-- START OF Given entries --

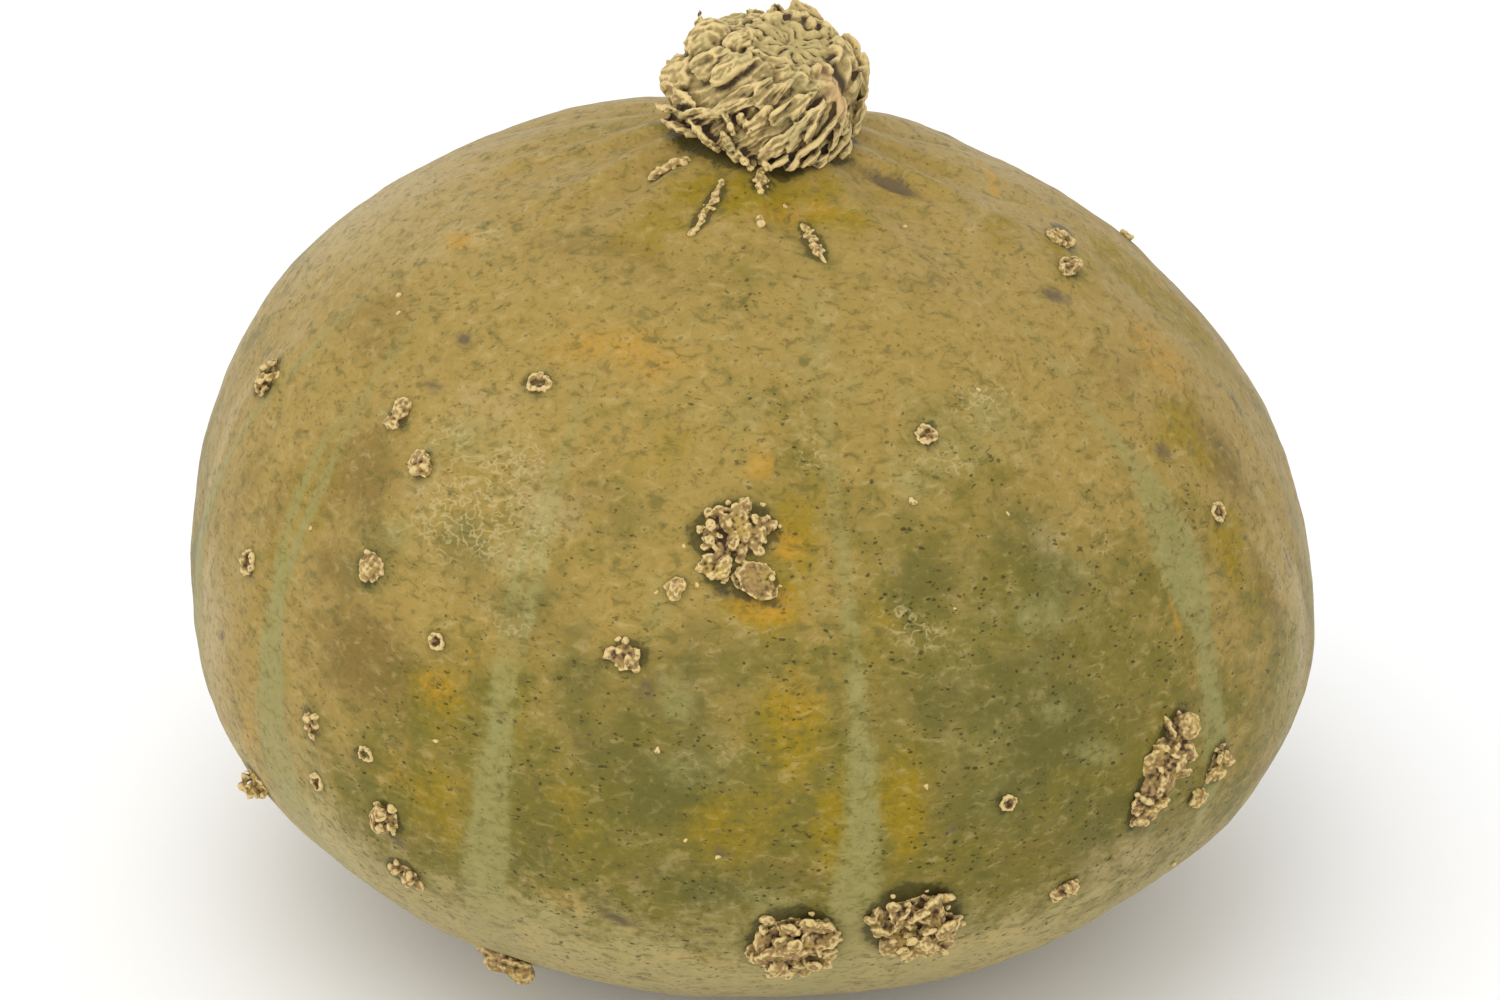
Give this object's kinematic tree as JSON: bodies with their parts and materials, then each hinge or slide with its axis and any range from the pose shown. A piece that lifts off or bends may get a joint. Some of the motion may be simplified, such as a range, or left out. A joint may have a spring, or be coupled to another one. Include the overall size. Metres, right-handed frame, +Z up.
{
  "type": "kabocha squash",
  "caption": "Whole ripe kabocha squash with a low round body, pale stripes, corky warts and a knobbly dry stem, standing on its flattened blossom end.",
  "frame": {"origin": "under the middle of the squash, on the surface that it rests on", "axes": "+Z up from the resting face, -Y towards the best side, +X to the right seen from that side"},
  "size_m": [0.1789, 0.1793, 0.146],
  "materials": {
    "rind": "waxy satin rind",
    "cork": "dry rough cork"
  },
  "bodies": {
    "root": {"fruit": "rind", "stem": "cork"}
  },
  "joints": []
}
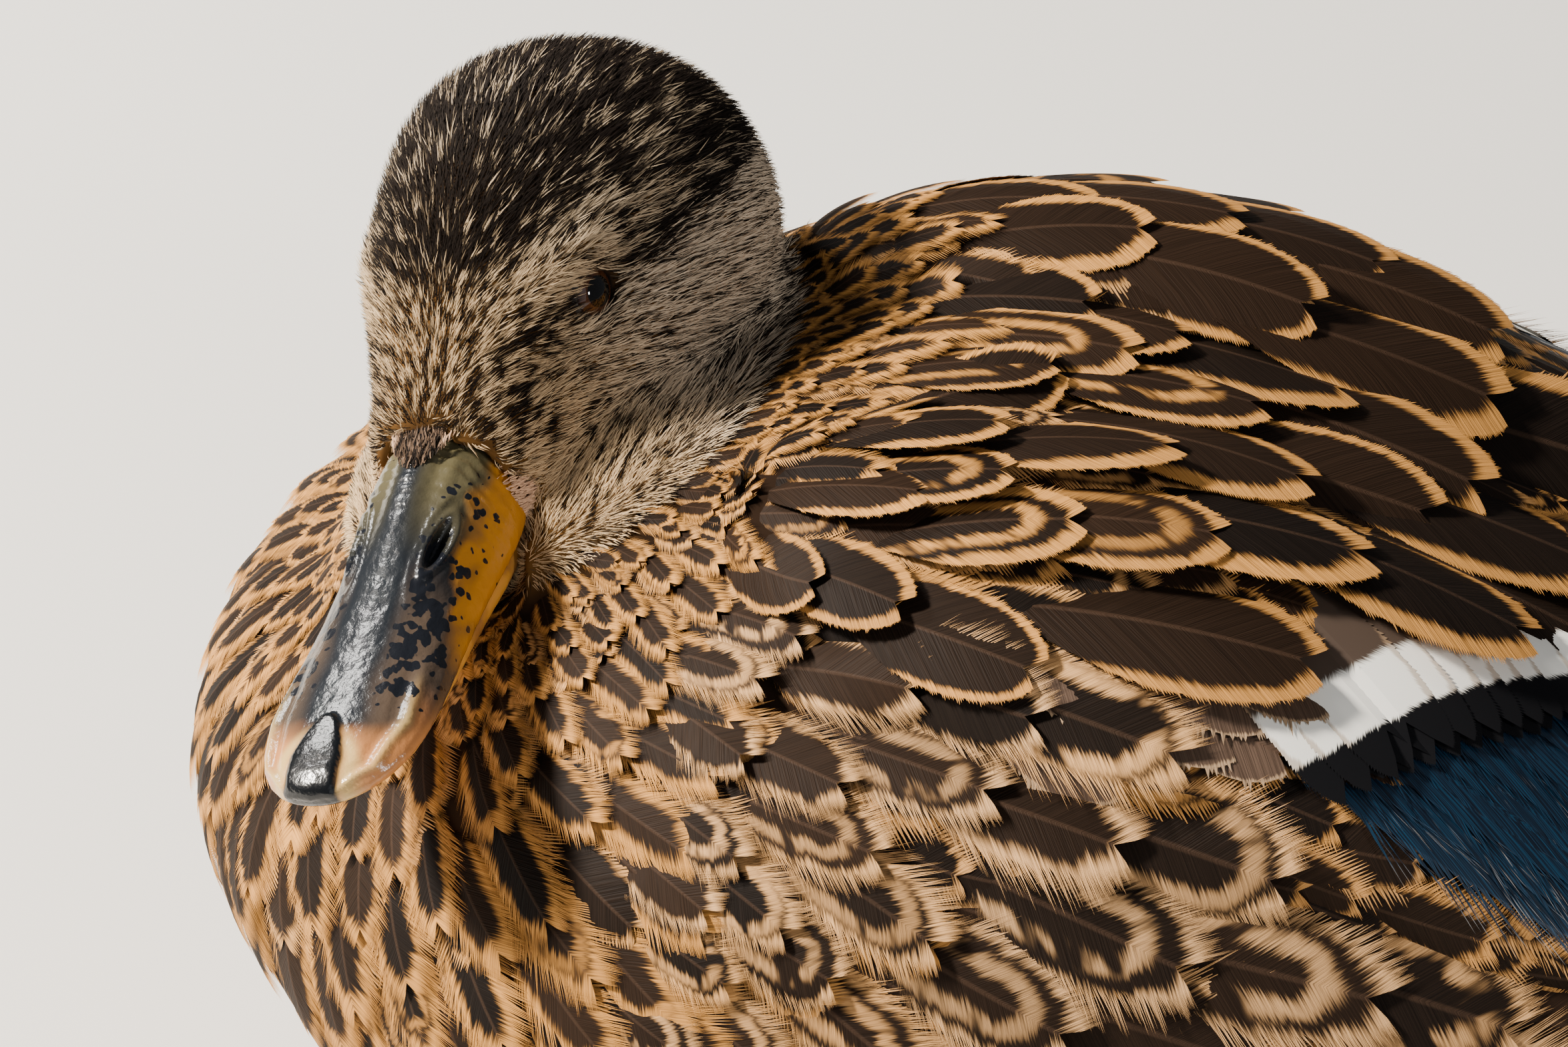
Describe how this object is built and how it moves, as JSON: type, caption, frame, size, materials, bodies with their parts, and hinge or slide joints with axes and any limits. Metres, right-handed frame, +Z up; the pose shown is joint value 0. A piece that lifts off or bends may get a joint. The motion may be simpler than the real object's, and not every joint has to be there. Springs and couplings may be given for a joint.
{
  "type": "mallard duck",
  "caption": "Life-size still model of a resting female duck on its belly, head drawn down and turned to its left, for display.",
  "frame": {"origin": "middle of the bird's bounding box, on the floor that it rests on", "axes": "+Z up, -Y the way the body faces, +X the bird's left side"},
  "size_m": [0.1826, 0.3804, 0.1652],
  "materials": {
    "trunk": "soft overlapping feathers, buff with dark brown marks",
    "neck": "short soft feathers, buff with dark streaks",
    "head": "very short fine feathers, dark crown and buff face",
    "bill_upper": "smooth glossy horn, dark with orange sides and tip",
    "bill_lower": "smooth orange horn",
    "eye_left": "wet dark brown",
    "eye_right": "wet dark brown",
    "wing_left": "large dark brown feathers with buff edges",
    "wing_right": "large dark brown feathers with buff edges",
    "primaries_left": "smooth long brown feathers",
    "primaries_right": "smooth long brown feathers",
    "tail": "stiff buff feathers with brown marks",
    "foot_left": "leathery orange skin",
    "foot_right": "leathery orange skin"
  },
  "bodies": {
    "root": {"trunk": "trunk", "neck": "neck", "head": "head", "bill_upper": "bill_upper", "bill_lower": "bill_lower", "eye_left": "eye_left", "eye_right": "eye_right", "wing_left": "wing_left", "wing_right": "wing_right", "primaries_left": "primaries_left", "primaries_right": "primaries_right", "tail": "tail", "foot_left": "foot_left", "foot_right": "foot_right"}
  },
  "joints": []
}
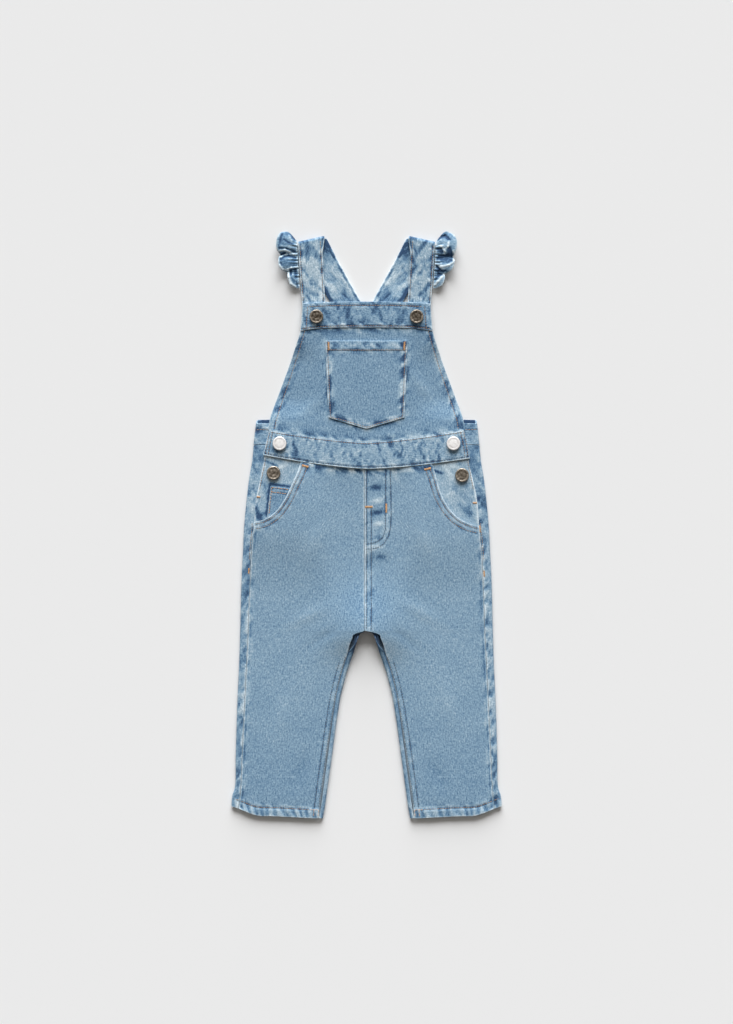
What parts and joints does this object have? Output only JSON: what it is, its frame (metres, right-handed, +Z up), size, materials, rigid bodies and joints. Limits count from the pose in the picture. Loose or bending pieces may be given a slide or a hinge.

-- END OF Given entries --

Written problem =
Word for word, write out the data.

Expected answer =
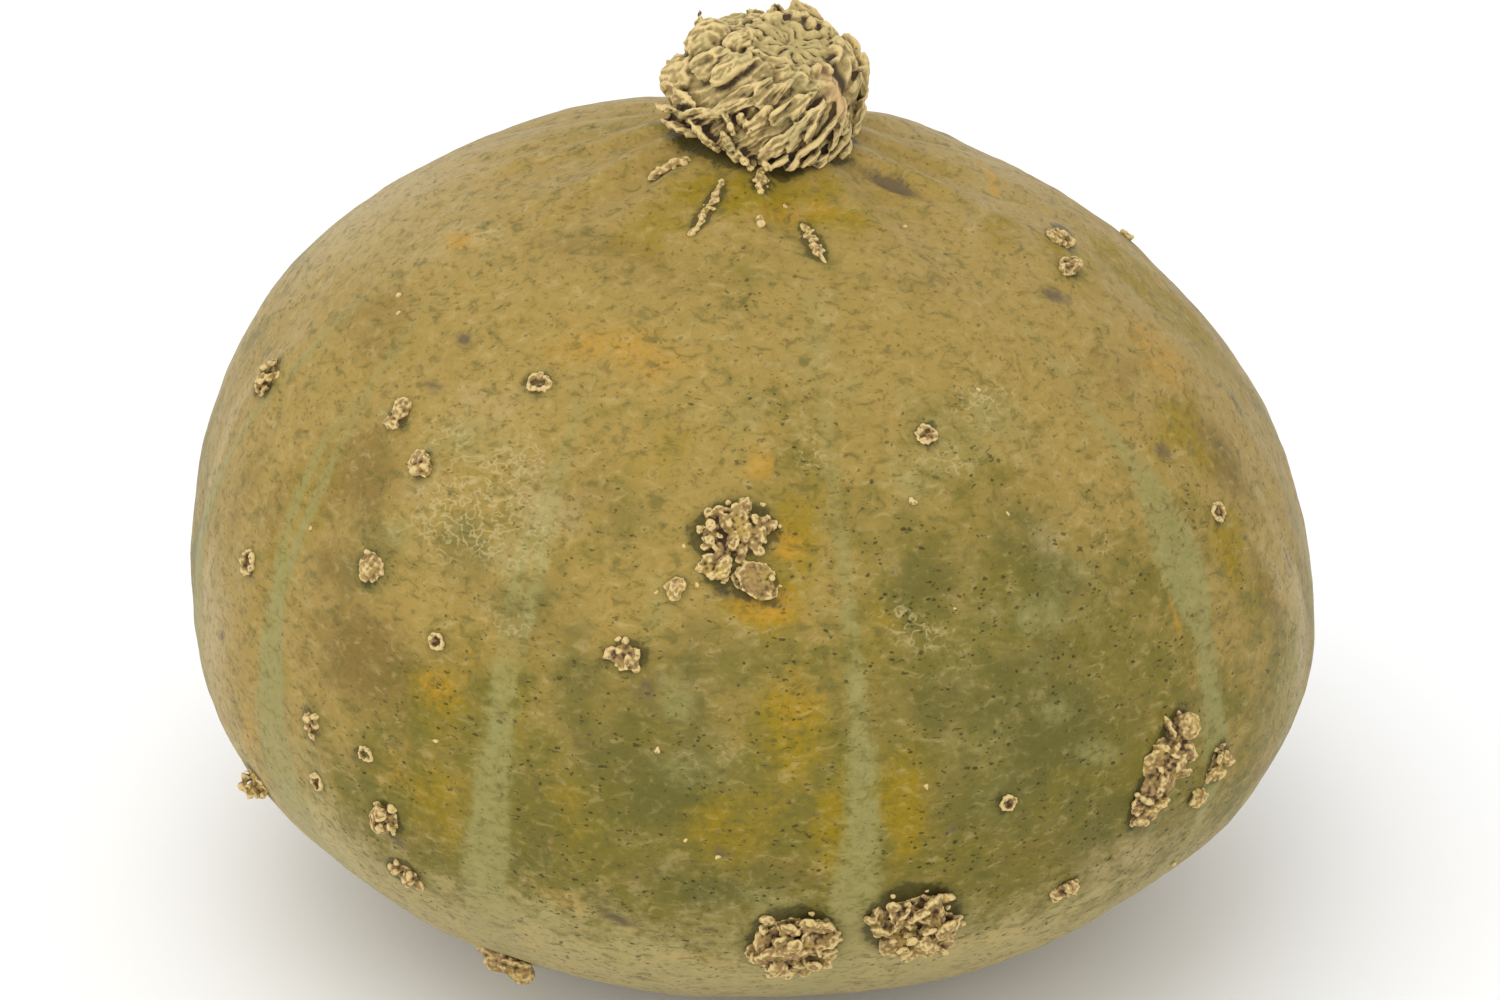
Give this object's kinematic tree as JSON: bodies with their parts and materials, then each hinge or slide with its axis and any range from the pose shown. A piece that lifts off or bends may get a joint. Some of the motion may be simplified, such as a range, or left out. A joint may have a spring, or be coupled to another one. Include the overall size. Metres, right-handed frame, +Z up.
{
  "type": "kabocha squash",
  "caption": "Whole ripe kabocha squash with a low round body, pale stripes, corky warts and a knobbly dry stem, standing on its flattened blossom end.",
  "frame": {"origin": "under the middle of the squash, on the surface that it rests on", "axes": "+Z up from the resting face, -Y towards the best side, +X to the right seen from that side"},
  "size_m": [0.1789, 0.1793, 0.146],
  "materials": {
    "rind": "waxy satin rind",
    "cork": "dry rough cork"
  },
  "bodies": {
    "root": {"fruit": "rind", "stem": "cork"}
  },
  "joints": []
}
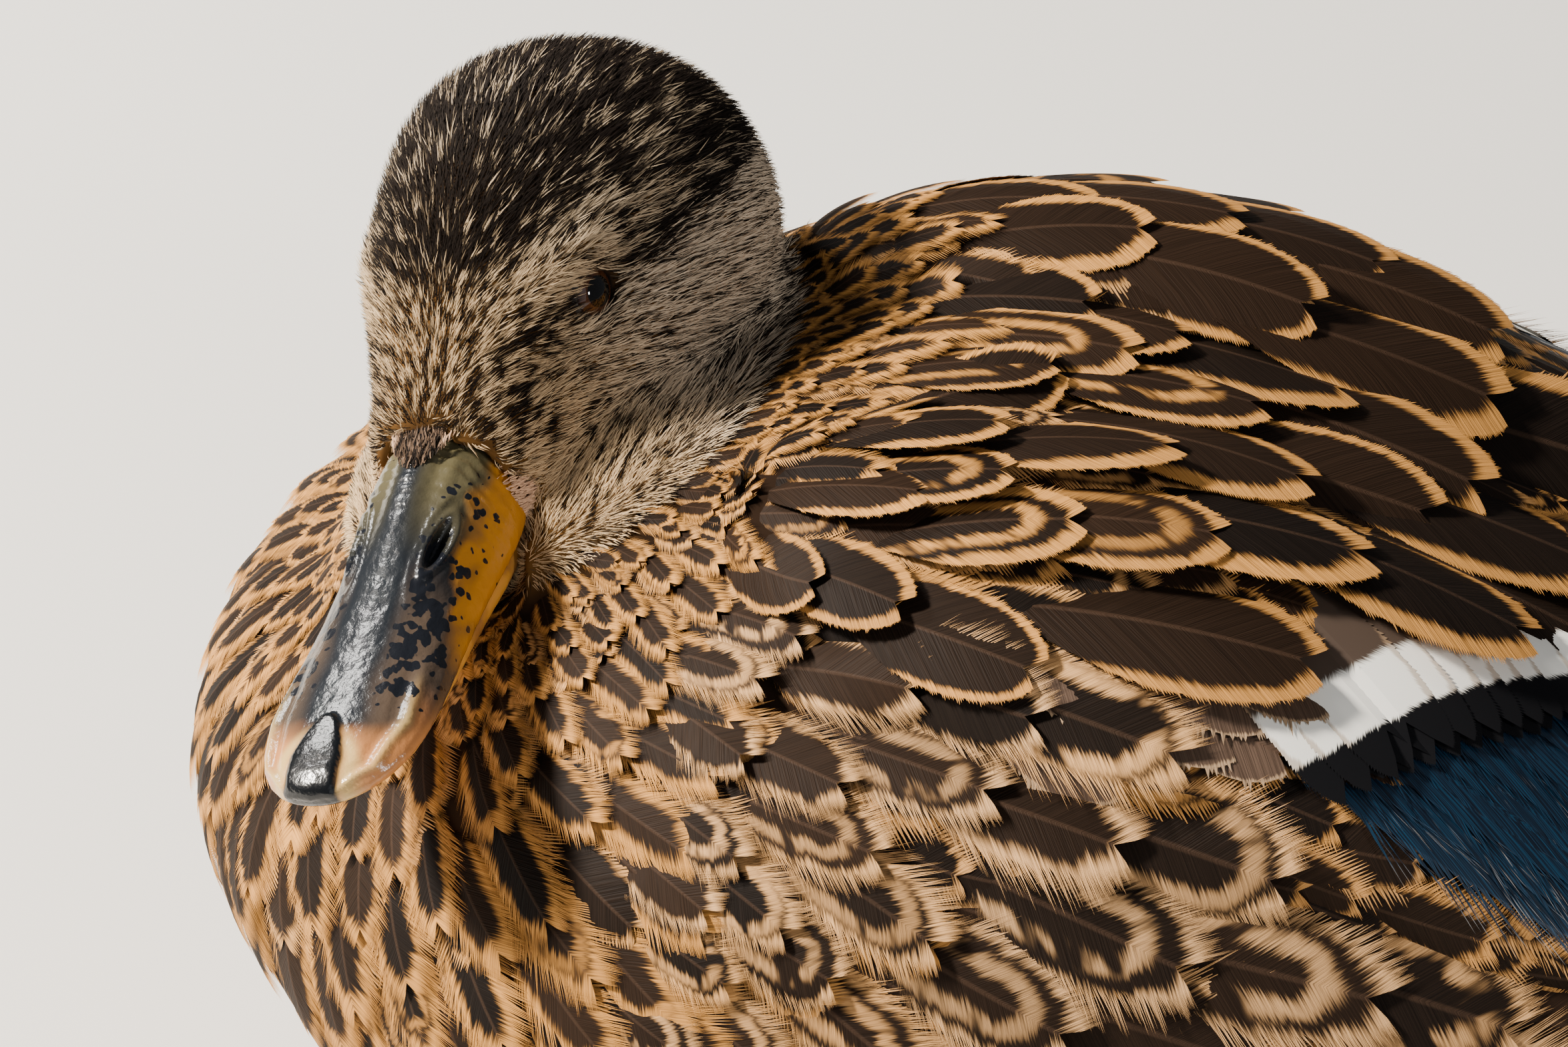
Describe how this object is built and how it moves, as JSON: type, caption, frame, size, materials, bodies with their parts, and hinge or slide joints with axes and any limits. Metres, right-handed frame, +Z up; the pose shown is joint value 0. A piece that lifts off or bends may get a joint. The motion may be simpler than the real object's, and not every joint has to be there. Springs and couplings may be given for a joint.
{
  "type": "mallard duck",
  "caption": "Life-size still model of a resting female duck on its belly, head drawn down and turned to its left, for display.",
  "frame": {"origin": "middle of the bird's bounding box, on the floor that it rests on", "axes": "+Z up, -Y the way the body faces, +X the bird's left side"},
  "size_m": [0.1826, 0.3804, 0.1652],
  "materials": {
    "trunk": "soft overlapping feathers, buff with dark brown marks",
    "neck": "short soft feathers, buff with dark streaks",
    "head": "very short fine feathers, dark crown and buff face",
    "bill_upper": "smooth glossy horn, dark with orange sides and tip",
    "bill_lower": "smooth orange horn",
    "eye_left": "wet dark brown",
    "eye_right": "wet dark brown",
    "wing_left": "large dark brown feathers with buff edges",
    "wing_right": "large dark brown feathers with buff edges",
    "primaries_left": "smooth long brown feathers",
    "primaries_right": "smooth long brown feathers",
    "tail": "stiff buff feathers with brown marks",
    "foot_left": "leathery orange skin",
    "foot_right": "leathery orange skin"
  },
  "bodies": {
    "root": {"trunk": "trunk", "neck": "neck", "head": "head", "bill_upper": "bill_upper", "bill_lower": "bill_lower", "eye_left": "eye_left", "eye_right": "eye_right", "wing_left": "wing_left", "wing_right": "wing_right", "primaries_left": "primaries_left", "primaries_right": "primaries_right", "tail": "tail", "foot_left": "foot_left", "foot_right": "foot_right"}
  },
  "joints": []
}
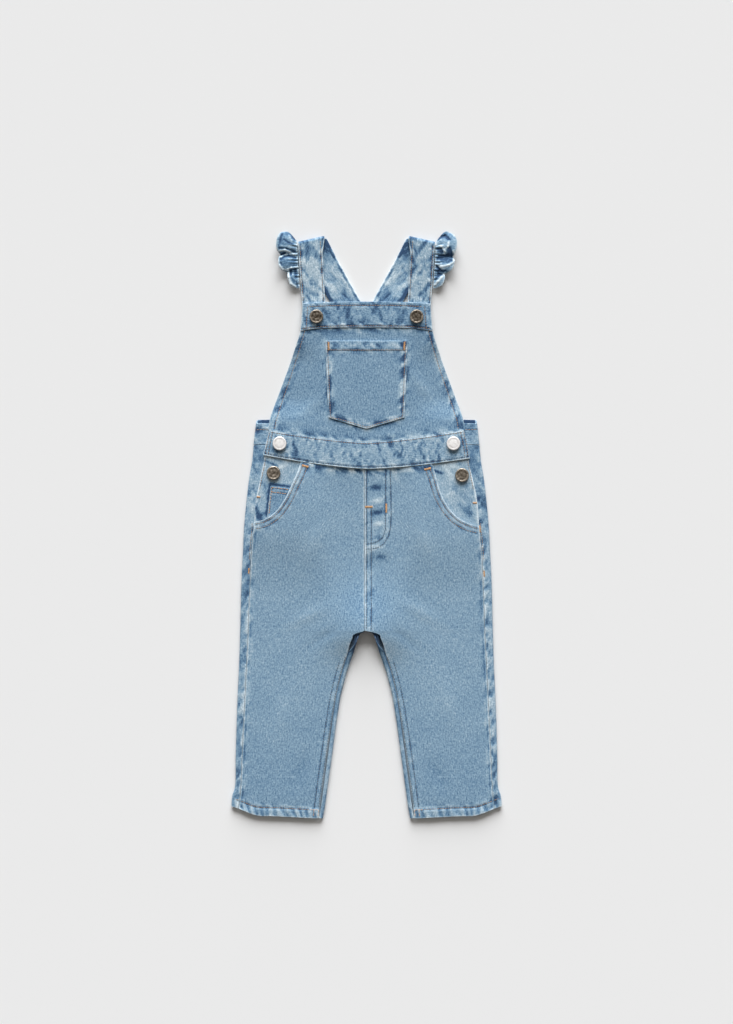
What parts and joints does this object have? Output only JSON: what it is, its frame (metres, right-handed, +Z up), size, materials, rigid bodies and joints. Limits count from the pose in the picture. Loose or bending pieces may be given a slide or a hinge.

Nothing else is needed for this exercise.